- Born: 1976 (age 49–50)

Academic background
- Education: BSc (Physics), BA (Theology), BA (Philosophy), MA (Theology), MA (Philosophy), PhD (Philosophy), PhD (Theology)

Academic work
- Discipline: Philosophy
- Institutions: University of Toronto
- Main interests: thought experiments, philosophy of sexuality

= Yiftach Fehige =

German philosopher

Yiftach Fehige (born 1976) is a German-Canadian scholar of science and religion, with training in physics, philosophy, and theology. He is currently a member of the core faculty of the Institute for the History and Philosophy of Science and Technology at the University of Toronto. Fehige is internationally renowned for his contributions to the study of thought experiments. His research profile is notably diverse, as he published on the Jewish-Christian dialogue, and furthered the development of a pluralist theory of human sexuality.

==Life==
Yiftach Fehige was born in 1976. He pursued studies in physics, philosophy, and theology at various institutions, including the Goethe University Frankfurt, the University of Mainz, LMU Munich, and the University of Tübingen.
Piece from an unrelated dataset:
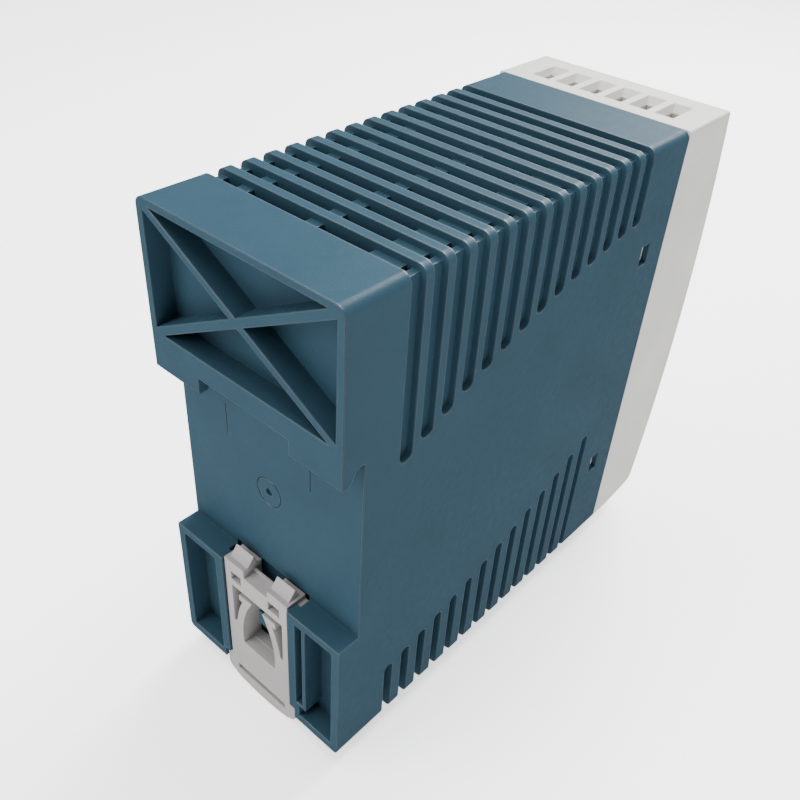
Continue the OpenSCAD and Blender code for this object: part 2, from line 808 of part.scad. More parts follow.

In 2004, he earned a Ph.D. in Logic and Philosophy of Science from the University of Mainz, followed by a Ph.D. in Systematic Theology from the University of Tübingen in 2011. Yiftach Fehige relocated to Canada in 2007 to assume his current position at the University of Toronto. He was granted tenure in 2012 and obtained Canadian citizenship the same year. Identifying as Jewish, Yiftach Fehige is married and has three children.

==Select publications==
- Thought Experiments, Science, and Theology, Brill 2024
- Handbook of Thought Experiments (ed. With M. Stuart and J. R. Brown), Routledge 2018
- Science and Religion: East and West (ed.), Routledge 2016
- Das Offenbarungsparadox. Auf dem Weg zu einem christlich-jüdischen Dialog, Paderborn 2012.
- Die Geschlechterosion des semantischen Realismus. Eine logisch-semantische Untersuchung zum Begriff des biologischen Geschlechts. Paderborn: Mentis-Verlag 2006.
- Sexualphilosophie. Eine einführende Annäherung, Berlin 2007.